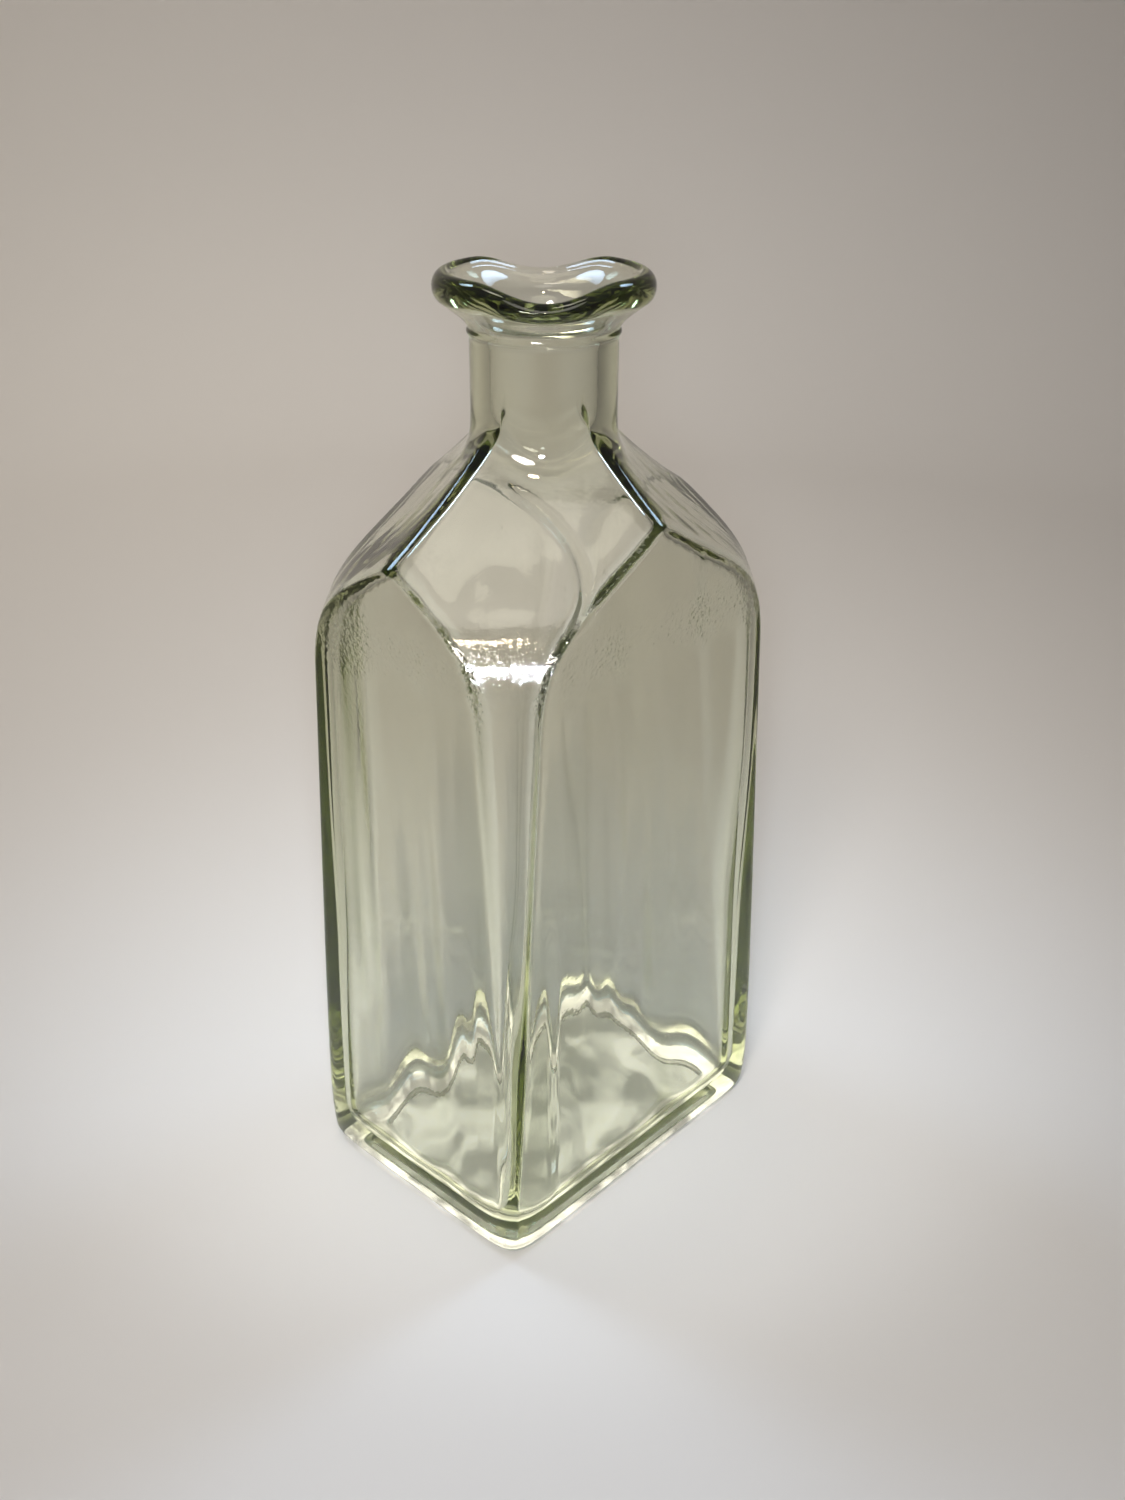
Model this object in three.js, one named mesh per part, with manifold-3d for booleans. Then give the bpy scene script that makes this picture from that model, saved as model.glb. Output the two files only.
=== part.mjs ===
// Rectangular glass bottle, open at the top: one moulded piece of thick glass.
//
// The body is a rectangular block with four flat faces. Each upright corner is cut back, hardly at all
// at the base and more and more towards the shoulder, where the cut bends over and runs up to the neck.
// Opposite corners are cut by one long vault, so two crossed vaults shape all four. The arrises between
// them run from the neck to the middle of each face, and each face ends in a pointed arch. A round neck
// carries a thick rounded lip with two pouring dips. The cavity follows the outside at the wall's thickness.
//
// Units are millimetres, +Z is up, and the origin is at the middle of the base, on the resting plane.

import * as THREE from 'three';
import { mergeVertices } from 'three/addons/utils/BufferGeometryUtils.js';
import Module from 'manifold-3d';

const wasm = await Module();
wasm.setup();

// Body
const BODY_WIDTH = 95;
const BODY_DEPTH = 70.5;
const CORNER_RADIUS = 4;
const HEEL_RADIUS = 3.5;
const RECESS_MARGIN = 11;
const RECESS_DEPTH = 1.6;

// Vaults: half-widths are measured from the axis along the direction in which the corners are cut
const CUT_DIRECTION = THREE.MathUtils.degToRad(47);
const CUT_AT_BASE = 1.1;
const SHOULDER_HALF_WIDTH = 51.2;
const SHOULDER_START = 139.5;
const SHOULDER_RISE = 24;
const SHOULDER_TOP = 186.3;
const SHOULDER_TOP_HALF_WIDTH = 15.4;
const SHOULDER_TOP_SLOPE = THREE.MathUtils.degToRad(50);
const SHOULDER_TOP_REACH = 36;

// Neck and lip
const NECK_RADIUS = 16;
const NECK_TOP = 211;
const NECK_FILLET = 9;
const BEAD_RADIUS = 16.7;
const BEAD_HEIGHT = 2;
const LIP_RADIUS = 23.6;
const LIP_CREST_RADIUS = 21;
const LIP_MOUTH_RADIUS = 19.2;
const LIP_TOP = 222.5;
const LIP_THICKNESS = 6.6;
const POUR_DIRECTION = THREE.MathUtils.degToRad(45);
const POUR_DEPTH = 3.3;
const POUR_HALF_ANGLE = THREE.MathUtils.degToRad(46);

// Cavity
const WALL = 4;
const VAULT_WALL = 3;
const FLOOR_THICKNESS = 5.5;
const CAVITY_CORNER_RADIUS = 11;
const CAVITY_HEEL_RADIUS = 7;
const BORE_RADIUS = 11.5;
const BORE_FLARE_START = 208;
const FUNNEL_RISE = 6.5;
const MOUTH_RUN = 4;
const MOUTH_DROP = 1.2;

// Facets
const ROUND_SEGMENTS = 64;
const CURVE_SEGMENTS = 16;
const SMALL_CURVE_SEGMENTS = 5;
const OVERSHOOT = 10;

const cutAcross = new THREE.Vector2(Math.cos(CUT_DIRECTION), Math.sin(CUT_DIRECTION));
const cornerHalfWidth = (cutAcross.x * BODY_WIDTH + cutAcross.y * BODY_DEPTH) / 2;

// A closed geometry as a solid that can be joined and cut.
function solidFrom(geometry) {
  const bare = geometry.index ? geometry.toNonIndexed() : geometry.clone();
  bare.deleteAttribute('normal');
  bare.deleteAttribute('uv');
  const merged = mergeVertices(bare, 1e-4);
  return new wasm.Manifold(
    new wasm.Mesh({
      numProp: 3,
      vertProperties: new Float32Array(merged.attributes.position.array),
      triVerts: new Uint32Array(merged.index.array),
    }),
  );
}

function geometryFrom(solid) {
  const mesh = solid.getMesh();
  const geometry = new THREE.BufferGeometry();
  geometry.setAttribute('position', new THREE.BufferAttribute(mesh.vertProperties, 3));
  geometry.setIndex(new THREE.BufferAttribute(mesh.triVerts, 1));
  return geometry;
}

function roundedRectangle(width, depth, radius) {
  const x = width / 2 - radius;
  const y = depth / 2 - radius;
  const shape = new THREE.Shape();
  shape.absarc(x, y, radius, 0, Math.PI / 2);
  shape.absarc(-x, y, radius, Math.PI / 2, Math.PI);
  shape.absarc(-x, -y, radius, Math.PI, 1.5 * Math.PI);
  shape.absarc(x, -y, radius, 1.5 * Math.PI, 2 * Math.PI);
  return shape;
}

// An upright block with a rounded plan and a rounded heel, from one height to another.
function block(width, depth, cornerRadius, heelRadius, bottom, top) {
  const geometry = new THREE.ExtrudeGeometry(roundedRectangle(width, depth, cornerRadius), {
    depth: top - bottom - 2 * heelRadius,
    curveSegments: SMALL_CURVE_SEGMENTS,
    bevelThickness: heelRadius,
    bevelSize: heelRadius,
    bevelOffset: -heelRadius,
    bevelSegments: SMALL_CURVE_SEGMENTS,
  });
  geometry.translate(0, 0, bottom + heelRadius);
  return solidFrom(geometry);
}

// The right half of a vault's outline: x is the half-width across the cut, y is the height.
function shoulderCurve() {
  const foot = new THREE.Vector2(cornerHalfWidth - CUT_AT_BASE, 0);
  const start = new THREE.Vector2(SHOULDER_HALF_WIDTH, SHOULDER_START);
  const end = new THREE.Vector2(SHOULDER_TOP_HALF_WIDTH, SHOULDER_TOP);
  const risingHandle = start.clone().sub(foot).setLength(SHOULDER_RISE).add(start);
  const topHandle = new THREE.Vector2(Math.cos(SHOULDER_TOP_SLOPE), -Math.sin(SHOULDER_TOP_SLOPE));
  topHandle.multiplyScalar(SHOULDER_TOP_REACH).add(end);
  return new THREE.CubicBezierCurve(start, risingHandle, topHandle, end);
}

// The same half outline moved inwards, from below the base to the peak on the axis.
function halfOutline(inset) {
  const curve = shoulderCurve();
  const points = curve.getSpacedPoints(CURVE_SEGMENTS).map((point, step) => {
    const along = curve.getTangentAt(step / CURVE_SEGMENTS);
    return new THREE.Vector2(point.x - inset * along.y, point.y + inset * along.x);
  });
  const first = points[0];
  const last = points.at(-1);
  const lean = (cornerHalfWidth - CUT_AT_BASE - SHOULDER_HALF_WIDTH) / SHOULDER_START;
  const foot = new THREE.Vector2(first.x + lean * (first.y + OVERSHOOT), -OVERSHOOT);
  const peak = new THREE.Vector2(0, last.y + last.x * Math.tan(SHOULDER_TOP_SLOPE));
  return [foot, ...points, peak];
}

// A long vault that lies across the body and cuts two opposite corners.
function vault(inset, direction) {
  const right = halfOutline(inset);
  const left = right.slice(0, -1).reverse().map((point) => new THREE.Vector2(-point.x, point.y));
  const length = 2 * (BODY_WIDTH + BODY_DEPTH);
  const geometry = new THREE.ExtrudeGeometry(new THREE.Shape([...right, ...left]), {
    depth: length,
    bevelEnabled: false,
  });
  geometry.translate(0, 0, -length / 2);
  geometry.rotateX(Math.PI / 2);
  geometry.rotateZ(direction);
  return solidFrom(geometry);
}

function cutByVaults(solid, inset) {
  return solid.intersect(vault(inset, CUT_DIRECTION)).intersect(vault(inset, -CUT_DIRECTION));
}

const outerOutline = halfOutline(0);

// Height of the outer vault at a distance from the axis, in a plan direction.
function vaultHeight(radius, angle) {
  const alongX = cutAcross.x * Math.abs(Math.cos(angle));
  const alongY = cutAcross.y * Math.abs(Math.sin(angle));
  const across = radius * (alongX + alongY);
  const next = outerOutline.findIndex((point) => point.x <= across);
  const low = outerOutline[next - 1];
  const high = outerOutline[next];
  return THREE.MathUtils.mapLinear(across, low.x, high.x, low.y, high.y);
}

// A turned solid about Z; every profile starts and ends on the axis, listed from the bottom up.
function turned(path) {
  const geometry = new THREE.LatheGeometry(path.getPoints(SMALL_CURVE_SEGMENTS), ROUND_SEGMENTS);
  geometry.rotateX(Math.PI / 2);
  return geometry;
}

function moveVertices(geometry, heightChange) {
  const position = geometry.attributes.position;
  for (let i = 0; i < position.count; i += 1) {
    const x = position.getX(i);
    const y = position.getY(i);
    const z = position.getZ(i);
    position.setZ(i, z + heightChange(Math.hypot(x, y), Math.atan2(y, x), z));
  }
  return geometry;
}

// The concave skirt that leads the neck into the shoulder: a turned profile set on the vault's surface.
function neckSkirt() {
  const reach = NECK_RADIUS + NECK_FILLET;
  const profile = new THREE.Path();
  profile.moveTo(0, -NECK_FILLET);
  profile.lineTo(reach, -NECK_FILLET);
  profile.lineTo(reach, -0.1);
  profile.quadraticCurveTo(NECK_RADIUS, 0, NECK_RADIUS - 0.1, NECK_FILLET);
  profile.lineTo(0, NECK_FILLET);
  return solidFrom(moveVertices(turned(profile), vaultHeight));
}

function neckAndLip() {
  const bandMiddle = LIP_TOP - LIP_THICKNESS / 2;
  const bandHalfWidth = LIP_RADIUS - LIP_CREST_RADIUS;
  const bandStart = THREE.MathUtils.degToRad(-50);
  const bandEnd = THREE.MathUtils.degToRad(150);
  const profile = new THREE.Path();
  profile.moveTo(0, SHOULDER_START);
  profile.lineTo(NECK_RADIUS, SHOULDER_START);
  profile.lineTo(NECK_RADIUS, NECK_TOP - BEAD_HEIGHT);
  profile.quadraticCurveTo(BEAD_RADIUS, NECK_TOP - BEAD_HEIGHT / 2, NECK_RADIUS + 0.2, NECK_TOP);
  profile.quadraticCurveTo(
    BEAD_RADIUS + 1,
    NECK_TOP + BEAD_HEIGHT,
    LIP_CREST_RADIUS + bandHalfWidth * Math.cos(bandStart),
    bandMiddle + (LIP_THICKNESS / 2) * Math.sin(bandStart),
  );
  profile.absellipse(LIP_CREST_RADIUS, bandMiddle, bandHalfWidth, LIP_THICKNESS / 2, bandStart, bandEnd);
  profile.lineTo(0, bandMiddle);
  return solidFrom(turned(profile));
}

function bore() {
  const rim = LIP_TOP - MOUTH_DROP;
  const funnelFoot = BORE_FLARE_START + FUNNEL_RISE;
  const funnelSide = LIP_MOUTH_RADIUS - MOUTH_RUN;
  const profile = new THREE.Path();
  profile.moveTo(0, SHOULDER_START);
  profile.lineTo(BORE_RADIUS, SHOULDER_START);
  profile.lineTo(BORE_RADIUS, BORE_FLARE_START);
  profile.bezierCurveTo(BORE_RADIUS, funnelFoot, funnelSide, LIP_TOP - MOUTH_RUN, LIP_MOUTH_RADIUS, rim);
  profile.lineTo(LIP_MOUTH_RADIUS, LIP_TOP + OVERSHOOT);
  profile.lineTo(0, LIP_TOP + OVERSHOOT);
  return solidFrom(turned(profile));
}

function cavity() {
  const width = BODY_WIDTH - 2 * WALL;
  const depth = BODY_DEPTH - 2 * WALL;
  const inside = block(width, depth, CAVITY_CORNER_RADIUS, CAVITY_HEEL_RADIUS, FLOOR_THICKNESS, LIP_TOP);
  return cutByVaults(inside, VAULT_WALL).add(bore());
}

// The shallow hollow under the base, which leaves a flat bearing ring round the edge.
function baseRecess() {
  const width = BODY_WIDTH - 2 * RECESS_MARGIN;
  const depth = BODY_DEPTH - 2 * RECESS_MARGIN;
  return block(width, depth, CAVITY_CORNER_RADIUS, RECESS_DEPTH, -OVERSHOOT, RECESS_DEPTH);
}

// How far the lip drops: two smooth dips, opposite each other, fading out below the band.
function pouringDip(radius, angle, height) {
  const fade = THREE.MathUtils.smoothstep(height, LIP_TOP - LIP_THICKNESS, LIP_TOP);
  const fromDip = Math.acos(Math.min(1, Math.abs(Math.cos(angle - POUR_DIRECTION))));
  const bell = fromDip < POUR_HALF_ANGLE ? (1 + Math.cos((Math.PI * fromDip) / POUR_HALF_ANGLE)) / 2 : 0;
  return -POUR_DEPTH * bell * fade;
}

function glassBottle() {
  const outerBlock = block(BODY_WIDTH, BODY_DEPTH, CORNER_RADIUS, HEEL_RADIUS, 0, LIP_TOP);
  const outside = cutByVaults(outerBlock, 0).add(neckSkirt()).add(neckAndLip());
  const hollow = outside.subtract(cavity()).subtract(baseRecess());
  const mesh = new THREE.Mesh(
    moveVertices(geometryFrom(hollow), pouringDip),
    new THREE.MeshStandardMaterial({ color: 0xa9b8a2, roughness: 0.08, metalness: 0 }),
  );
  mesh.name = 'glass_bottle';
  return mesh;
}

const bottle = new THREE.Group();
bottle.add(glassBottle());

export default bottle;
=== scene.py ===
"""Rectangular glass bottle: thick, pale green glass with cut corners and a lip that dips for pouring.

The bottle is one closed sheet of surface, made as rings. It starts under the base, climbs the outside,
rolls over the lip and goes down the inside to the middle of the cavity's floor.
"""

import math

import bpy
import numpy as np
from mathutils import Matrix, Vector


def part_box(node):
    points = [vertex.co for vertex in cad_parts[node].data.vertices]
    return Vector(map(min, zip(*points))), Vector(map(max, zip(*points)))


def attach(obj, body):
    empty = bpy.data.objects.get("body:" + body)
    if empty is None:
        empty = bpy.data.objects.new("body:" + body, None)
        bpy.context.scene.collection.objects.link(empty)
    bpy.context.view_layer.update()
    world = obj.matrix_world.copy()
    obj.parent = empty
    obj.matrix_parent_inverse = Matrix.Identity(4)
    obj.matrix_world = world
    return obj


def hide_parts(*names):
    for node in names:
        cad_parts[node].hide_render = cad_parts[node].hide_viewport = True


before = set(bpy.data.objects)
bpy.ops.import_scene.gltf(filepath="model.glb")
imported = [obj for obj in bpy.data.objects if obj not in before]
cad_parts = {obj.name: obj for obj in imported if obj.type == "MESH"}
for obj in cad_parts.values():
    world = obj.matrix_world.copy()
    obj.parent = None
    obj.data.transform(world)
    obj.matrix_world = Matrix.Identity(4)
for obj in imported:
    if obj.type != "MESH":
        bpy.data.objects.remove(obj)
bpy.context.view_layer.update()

MM = 0.001

# ---------------------------------------------------------------- sizes in millimetres, as in the CAD model
low_corner, high_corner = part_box("glass_bottle")
BODY_WIDTH = (high_corner[0] - low_corner[0]) / MM
BODY_DEPTH = (high_corner[1] - low_corner[1]) / MM
LIP_TOP = high_corner[2] / MM
HEEL_RADIUS = 3.5
RECESS_MARGIN = 11.0
RECESS_SLOPE = 3.0
RECESS_DEPTH = 1.6

CUT_DIRECTION = math.radians(47)
CUT_AT_BASE = 1.1
SHOULDER_HALF_WIDTH = 51.2
SHOULDER_START = 139.5
SHOULDER_RISE = 24.0
SHOULDER_TOP = 186.3
SHOULDER_TOP_HALF_WIDTH = 15.4
SHOULDER_TOP_SLOPE = math.radians(50)
SHOULDER_TOP_REACH = 36.0

NECK_RADIUS = 16.0
NECK_FOOT = 192.0
NECK_TOP = 211.0
BEAD_RADIUS = 16.7
BEAD_HEIGHT = 2.0
BEAD_TOP_STEP = 0.2
FLARE_SPREAD = 1.0
LIP_RADIUS = 23.6
LIP_CREST_RADIUS = 21.0
LIP_THICKNESS = 6.6
LIP_UNDERCUT = math.radians(-50)
LIP_ROLL = math.radians(150)
RIM_SLIDE_IN = 2.5
RIM_SLIDE_DOWN = 1.5
FUNNEL_DEPTH = 8.0
POUR_DIRECTION = math.radians(45)
POUR_DEPTH = 3.3
POUR_HALF_ANGLE = math.radians(46)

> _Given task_
All lines above from the one containing "round the edge." to the one containing "obj.parent = empty" must be repeated exactly, both lines included, and no others.

> _Response to the exercise_
// The shallow hollow under the base, which leaves a flat bearing ring round the edge.
function baseRecess() {
  const width = BODY_WIDTH - 2 * RECESS_MARGIN;
  const depth = BODY_DEPTH - 2 * RECESS_MARGIN;
  return block(width, depth, CAVITY_CORNER_RADIUS, RECESS_DEPTH, -OVERSHOOT, RECESS_DEPTH);
}

// How far the lip drops: two smooth dips, opposite each other, fading out below the band.
function pouringDip(radius, angle, height) {
  const fade = THREE.MathUtils.smoothstep(height, LIP_TOP - LIP_THICKNESS, LIP_TOP);
  const fromDip = Math.acos(Math.min(1, Math.abs(Math.cos(angle - POUR_DIRECTION))));
  const bell = fromDip < POUR_HALF_ANGLE ? (1 + Math.cos((Math.PI * fromDip) / POUR_HALF_ANGLE)) / 2 : 0;
  return -POUR_DEPTH * bell * fade;
}

function glassBottle() {
  const outerBlock = block(BODY_WIDTH, BODY_DEPTH, CORNER_RADIUS, HEEL_RADIUS, 0, LIP_TOP);
  const outside = cutByVaults(outerBlock, 0).add(neckSkirt()).add(neckAndLip());
  const hollow = outside.subtract(cavity()).subtract(baseRecess());
  const mesh = new THREE.Mesh(
    moveVertices(geometryFrom(hollow), pouringDip),
    new THREE.MeshStandardMaterial({ color: 0xa9b8a2, roughness: 0.08, metalness: 0 }),
  );
  mesh.name = 'glass_bottle';
  return mesh;
}

const bottle = new THREE.Group();
bottle.add(glassBottle());

export default bottle;
=== scene.py ===
"""Rectangular glass bottle: thick, pale green glass with cut corners and a lip that dips for pouring.

The bottle is one closed sheet of surface, made as rings. It starts under the base, climbs the outside,
rolls over the lip and goes down the inside to the middle of the cavity's floor.
"""

import math

import bpy
import numpy as np
from mathutils import Matrix, Vector


def part_box(node):
    points = [vertex.co for vertex in cad_parts[node].data.vertices]
    return Vector(map(min, zip(*points))), Vector(map(max, zip(*points)))


def attach(obj, body):
    empty = bpy.data.objects.get("body:" + body)
    if empty is None:
        empty = bpy.data.objects.new("body:" + body, None)
        bpy.context.scene.collection.objects.link(empty)
    bpy.context.view_layer.update()
    world = obj.matrix_world.copy()
    obj.parent = empty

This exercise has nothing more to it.